Personal information
- Date of birth: 29 July 1892
- Place of birth: Sheffield, England
- Date of death: October 1946 (aged 54)
- Place of death: Sheffield, England
- Height: 5 ft 8+1⁄2 in (1.74 m)
- Position(s): Inside right

Senior career*
- Years: Team / Apps / (Gls)
- Castleford Town
- 1910–1922: Bradford City / 164 / (57)

= Oscar Fox Sr. =

English footballer

Oscar Fox (29 July 1892 – October 1946) was an English footballer who played inside right for Castleford Town and Bradford City. His son, also named Oscar, was also a professional footballer.

==Career==
Oscar Fox was born in Sheffield. He was playing for Castleford Town when he was spotted by Bradford City in November 1910, making his debut on 18 February 1911 against Oldham Athletic. He made two more appearances in the 1910–11, which remains the club's most successful season. He made just 11 appearances the following season, scoring three goals.

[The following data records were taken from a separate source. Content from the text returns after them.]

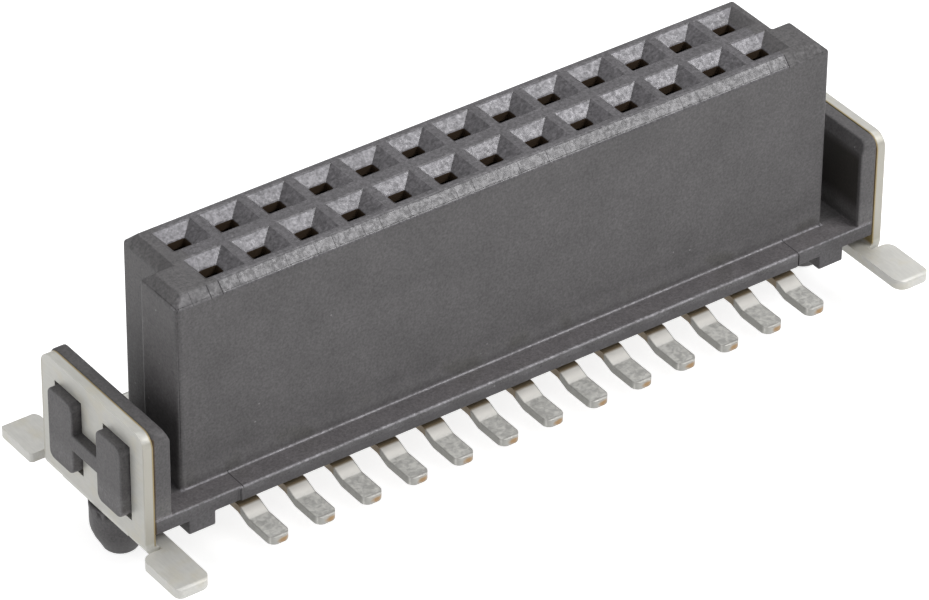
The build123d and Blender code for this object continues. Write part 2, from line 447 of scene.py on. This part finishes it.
    def lay_colours(self, sheet: Sheet, cells: Socket, cloud: Socket, left: Socket, beyond: Socket) -> None:
        """Lay down the colours of the moulding's places.

        Args:
            sheet: The material at hand.
            cells: The melt's mottle, a noise.
            cloud: A slow noise.
            left: The mask of what lies left of the insert.
            beyond: The mask of what lies beyond the insert at either end.
        """
        tree = sheet.tree
        painted_light_mask = add_node(tree, "Math", {0: sheet.mask(self.wall_foot), 1: self.painted_light_cover}, operation="MULTIPLY")
        patches = add_node(tree, "MapRange", self.dark_cloud_cover.of(cloud))
        highlight_breaks = add_node(tree, "MapRange", self.edge_highlight_cover.of(cells))
        # The rear half ends short of the front half: adding the difference lets one end do for both
        front_end, rear_end = self.half_end
        short = add_node(tree, "MapRange", Stretch(self.half_step, (0.0, front_end - rear_end)).of(sheet.y))
        reach = add_node(tree, "Math", {0: sheet.side, 1: short}, operation="ADD")
        on_block = window(tree, reach, -FAR, front_end, self.half_soft)
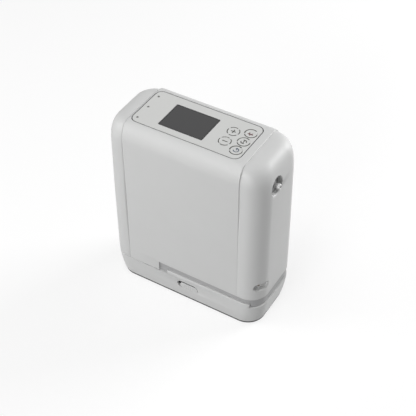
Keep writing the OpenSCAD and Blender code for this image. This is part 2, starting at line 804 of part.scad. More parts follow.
module gas_tubes() color(tube_clear) {
    // pump head to silencer
    sweep(hose([pump_x - 8, 0, pump_z + head_gap + head_t], [0, 0, 14], [-14, 0, 0], [-32, 0, 190]),
          hose_r, [0, 1, 0]);
    // product tank to outlet filter
    sweep(hose([tank_x, tank_y, sieve_z + 110], [0, 0, 18], [-14, 0, 0],
               [cup_floor_x - 24, outlet_y, outlet_z]), hose_r, [0.6, 1, 0]);
}

module breath_sensor_board() color(board_green) {
    box([bulkhead_x - board_t, bulkhead_x], [-28, -6], [142, 170]);
    translate([0, -17, 156]) rod_x(4, bulkhead_x - 7, bulkhead_x - board_t + eps);
}

// ---- battery ----

module battery_form() loft([
    body_ring(pad_t, -0.7, 0, 7), body_ring(pad_t + 0.25, -0.25, 0, 7), body_ring(pad_t + 0.8, 0, 0, 7),
    for (z = low_levels) body_ring(z, 0, 0, 7),
    body_ring(lip_top, 0, 0, 7)]);

module rail_slots(x0) for (s = [-1, 1]) translate([0, s * rail_y, 0]) {
    box([x0, rail_right + 1], [-rail_head / 2 - rail_gap, rail_head / 2 + rail_gap], slot_z);
    box([x0, rail_right + 1], [-rail_stem / 2 - rail_gap, rail_stem / 2 + rail_gap], [slot_z[0], far]);
}

module terminal_trough(x0)
    box([x0, terminal_x[1] + 0.4], [-trough_y, trough_y], [trough_z, far]);

// Stadium in the front face, as wide and high as given, from y inwards.
module front_stadium(w, h, y, depth) upright(y, depth) rounded_rect(w, h, h / 2 - 0.01);

// The battery's top is stepped down inside and beside its raised lips.
module above_the_lips() {
    box([-far, lip_left], [-far, far], [battery_top, far]);
    box([lip_right, far], [-far, far], [battery_top, far]);
    box([-far, far], [-lip_inner, lip_inner], [battery_top, far]);
}

// Room for the cells, with a ledge for the lid above it.
module tray_cavity() {
    translate([0, 0, tray_floor]) rounded_plate(2 * (cavity_x - ledge), 2 * cavity_y, cavity_r, far);
    translate([0, 0, lid_z]) rounded_plate(2 * cavity_x, 2 * cavity_y, cavity_r, far);
}

// Recess of the release thumb, and the slot that its arm passes through.
module latch_room() {
    translate([latch_x, 0, latch_z]) front_stadium(latch_w, latch_h, -half_w - 5, 5 + half_w + latch_floor_y);
    box([latch_x - arm_slot_left, latch_x + arm_x[1] + latch_gap], [-half_w, -cavity_y + 1],
        [latch_z - arm_h / 2 - latch_gap, latch_z + arm_h / 2 + latch_gap]);
}

module battery_tray() color(shell_white) {
    difference() {
        battery_form();
        above_the_lips();
        tray_cavity();
        rail_slots(-far);
        terminal_trough(-far);
        latch_room();
    }
    // rib that the latch spring bears on
    box([spring_x[0] - 2, spring_x[0]], [-cavity_y - 0.2, spring_at[0] + spring_r],
        [spring_at[1] - 1.6, spring_at[1] + 1.6]);
}

module battery_lid() color(shell_white) difference() {
    translate([0, 0, lid_z])
        rounded_plate(2 * (cavity_x - lid_gap), 2 * (cavity_y - lid_gap), cavity_r - lid_gap,
                      battery_top - lid_z);
    rail_slots(-far);
    terminal_trough(-far);
    // well for the bolt and the slider's wedge
    box([-9, 12], [-half_w, bolt_y[1] + 0.5], [lid_z - 1, far]);
}

module battery_cells() color(cell_blue)
    for (i = [0:cell_count - 1]) translate([(i - (cell_count - 1) / 2) * cell_pitch, cell_l / 2, cell_z])
        rotate([90, 0, 0]) cylinder(r = cell_r, h = cell_l);

module battery_board() color(board_green)
    box([77, 78.6], [-30, 30], [tray_floor, lid_z - 1.5]);

module battery_terminals() color(plastic_black) difference() {
    box(terminal_x, [-trough_y + 0.4, trough_y - 0.4], [trough_z, battery_top - 0.2]);
    for (y = blade_ys)
        box([terminal_x[0] - 1, blade_x[1] + 1.4], [y - blade_t / 2 - 0.4, y + blade_t / 2 + 0.4],
            [trough_z + 1, far]);
}

module latch_slider() color(shell_white) {
    difference() {
        translate([thumb_x, 0, thumb_z])
            front_stadium(thumb_w, thumb_h, thumb_face_y, latch_floor_y - thumb_face_y);
        for (i = [-2:2])
            translate([thumb_x + i * thumb_groove_pitch - thumb_groove_w / 2, thumb_face_y - 1,
                       thumb_z - thumb_groove_h / 2])
                cube([thumb_groove_w, 1.35, thumb_groove_h]);
    }
    // arm through the wall
    box([latch_x + arm_x[0], latch_x + arm_x[1]], [latch_floor_y - 0.4, bolt_y[0] + 0.6],
        [latch_z - arm_h / 2, latch_z + arm_h / 2]);
    // wedge that draws the bolt down as the thumb slides
    upright(bolt_y[0], bolt_y[1] - bolt_y[0]) polygon([
        [-0.95, 26.4], [latch_x + arm_x[0], 20.05], [latch_x + arm_x[0], spring_at[1] - 1.4],
        [latch_x + arm_x[1], spring_at[1] - 1.4], [latch_x + arm_x[1], 27], [-0.95, 27]]);
}

module latch_bolt() color(metal_bright) upright(bolt_y[0], bolt_y[1] - bolt_y[0]) polygon([
    [-6, 22.4], [2, 22.4], [2, 23.4], [-1, 26.4], [-3.4, 26.4],
    [-3.4, battery_seam - 0.25], [-6, battery_seam - 0.25]]);

module latch_spring() color(metal_bright) {
    x0 = spring_x[0] + spring_wire_r / 2;
    x1 = spring_x[1] - spring_wire_r / 2;
    steps = spring_turns * 10;
    sweep([for (i = [0:steps])
        [x0 + (x1 - x0) * i / steps, spring_at[0] + spring_r * cos(36 * i),
         spring_at[1] + spring_r * sin(36 * i)]],
        spring_wire_r, [1, 0, 0], 5);
}

module base_pad() color(rubber_grey)
    rounded_plate(2 * (outline_x(0) - pad_inset), 2 * (outline_y(0) - pad_inset),
                  corner_r - pad_inset, pad_t);

centre_shell();
left_end_cap();
right_end_cap();
lower_chassis();
control_panel();
display_window();
display_module();
key_plus();
key_minus();
key_alarm();
key_mode();
key_power();
indicator_lenses();
key_switches();
keypad_board();
control_board();
alarm_sounder();
display_bracket();
inner_frame();
outlet_barb();
outlet_seal();
outlet_filter();
power_inlet();
power_inlet_pin();
intake_cover();
intake_filter();
exhaust_grille();
fan_housing();
fan_impeller();
pump_crankcase();
pump_heads();
pump_pistons();
motor_can();
motor_rotor();
pump_isolators();
sieve_tube_front();
sieve_tube_rear();
sieve_caps();
sieve_beds();
product_tank();
valve_manifold();
valve_solenoids();
gas_tubes();
breath_sensor_board();
intake_silencer();
chassis_contacts();
chassis_screws();
battery_tray();
battery_lid();
battery_cells();
battery_board();
battery_terminals();
latch_slider();
latch_bolt();
latch_spring();
base_pad();
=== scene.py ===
"""Looks of the portable oxygen concentrator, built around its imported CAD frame.

+X points to the gas outlet end, -Y to the front, +Z up. The frame is in metres; sizes in this script are in
millimetres, and the helpers turn them into metres.
"""

import contextlib
import json
import math

import bmesh
import bpy
from mathutils import Matrix, Vector
from mathutils.bvhtree import BVHTree


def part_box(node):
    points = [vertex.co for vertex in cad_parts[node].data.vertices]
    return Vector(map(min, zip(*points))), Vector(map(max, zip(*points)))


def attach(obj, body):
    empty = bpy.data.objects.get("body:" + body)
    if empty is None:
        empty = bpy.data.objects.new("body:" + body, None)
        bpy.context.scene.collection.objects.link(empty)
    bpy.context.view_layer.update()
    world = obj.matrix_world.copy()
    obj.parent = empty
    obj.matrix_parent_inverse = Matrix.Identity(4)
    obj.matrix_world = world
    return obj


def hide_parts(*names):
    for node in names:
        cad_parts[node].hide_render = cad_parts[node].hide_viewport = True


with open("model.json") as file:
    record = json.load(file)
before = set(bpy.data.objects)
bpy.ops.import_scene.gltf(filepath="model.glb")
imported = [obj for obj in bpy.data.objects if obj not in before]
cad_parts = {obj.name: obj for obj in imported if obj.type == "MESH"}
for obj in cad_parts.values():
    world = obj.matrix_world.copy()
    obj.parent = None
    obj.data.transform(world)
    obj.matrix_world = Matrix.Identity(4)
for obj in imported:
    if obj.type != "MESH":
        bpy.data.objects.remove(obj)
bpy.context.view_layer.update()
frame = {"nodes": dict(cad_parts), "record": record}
MM = 0.001

# ---- the photograph ----

# The object's edges and features in the photograph, in pixels of its frame.
PHOTO_W = PHOTO_H = 416
PHOTO_LONG = max(PHOTO_W, PHOTO_H)
EDGE_POINTS = {"left_edge": 111.2, "right_edge": 294.2, "top_edge": 88.1, "bottom_edge": 323.8}
FEATURE_POINTS = {
    "screen": (189.3, 122.2),
    "key_plus": (233.5, 131.45),
    "key_minus": (224.8, 141.0),
    "key_alarm": (251.0, 133.6),
    "key_mode": (243.7, 141.9),
    "key_power": (236.0, 150.2),
    "lamp_rear": (158.6, 96.4),
    "lamp_middle": (148.2, 106.4),
    "lamp_front": (137.9, 117.0),
    "outlet_barb": (277.6, 185.9),
    "power_inlet": (260.9, 286.2),
    "latch": (188.9, 287.7),
}

# ---- camera: where the photograph was taken from ----

AZIMUTH = math.radians(31.15)
ELEVATION = math.radians(43.24)
ROLL = -0.005
DISTANCE = 1099.9
AIM_HEIGHT = 88.35
AIM_RIGHT = 6.52
AIM_UP = 11.75
LENS = 88.86
SENSOR = 36.0
SHIFT_X = 0.0
SHIFT_Y = 0.0


def camera_axes():
    """The camera's right, up and backward directions."""
    level = math.cos(ELEVATION)
    back = Vector((math.sin(AZIMUTH) * level, -math.cos(AZIMUTH) * level, math.sin(ELEVATION)))
    right = Vector((math.cos(AZIMUTH), math.sin(AZIMUTH), 0))
    up = back.cross(right)
    turned_right = right * math.cos(ROLL) + up * math.sin(ROLL)
    turned_up = up * math.cos(ROLL) - right * math.sin(ROLL)
    return turned_right, turned_up, back


def add_camera():
    right, up, back = camera_axes()
    place = Vector((0, 0, AIM_HEIGHT)) + back * DISTANCE + right * AIM_RIGHT + up * AIM_UP
    data = bpy.data.cameras.new("camera")
    data.sensor_fit = "AUTO"
    data.sensor_width = SENSOR
    data.lens = LENS
    data.shift_x = SHIFT_X
    data.shift_y = SHIFT_Y
    data.clip_start = 0.01
    data.clip_end = 20
    camera = bpy.data.objects.new("camera", data)
    bpy.context.scene.collection.objects.link(camera)
    camera.matrix_world = Matrix.Translation(place * MM) @ Matrix((right, up, back)).transposed().to_4x4()
    bpy.context.scene.camera = camera
    bpy.context.view_layer.update()
    return camera


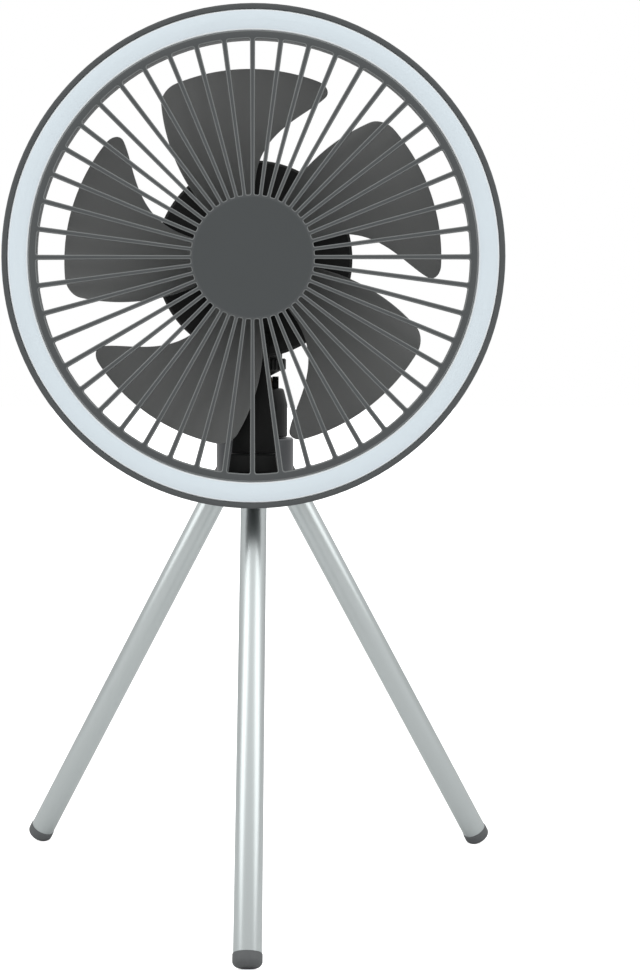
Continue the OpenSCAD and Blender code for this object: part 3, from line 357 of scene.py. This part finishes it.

For the following three seasons he was the club's top league goal-scorer as he formed a successful partnership with Dicky Bond. The club could not repeat its success of Fox's first season, but his goals helped to keep City in Division One. He played two more full seasons after the war, before making one final appearance in 1921–22. It proved to be the club's last in the top flight for 77 years. His career finished with a benefit match against Middlesbrough when he made £540.

== Personal life and death ==
He returned to his Sheffield home, where he worked in a billiards hall. He died in Nether Edge Hospital, Sheffield, Yorkshire, England in October 1946, aged 54, the same year his son, also called Oscar, had started his own career for Sheffield Wednesday. He played for Wednesday and Mansfield Town more than 300 times as a wing-half.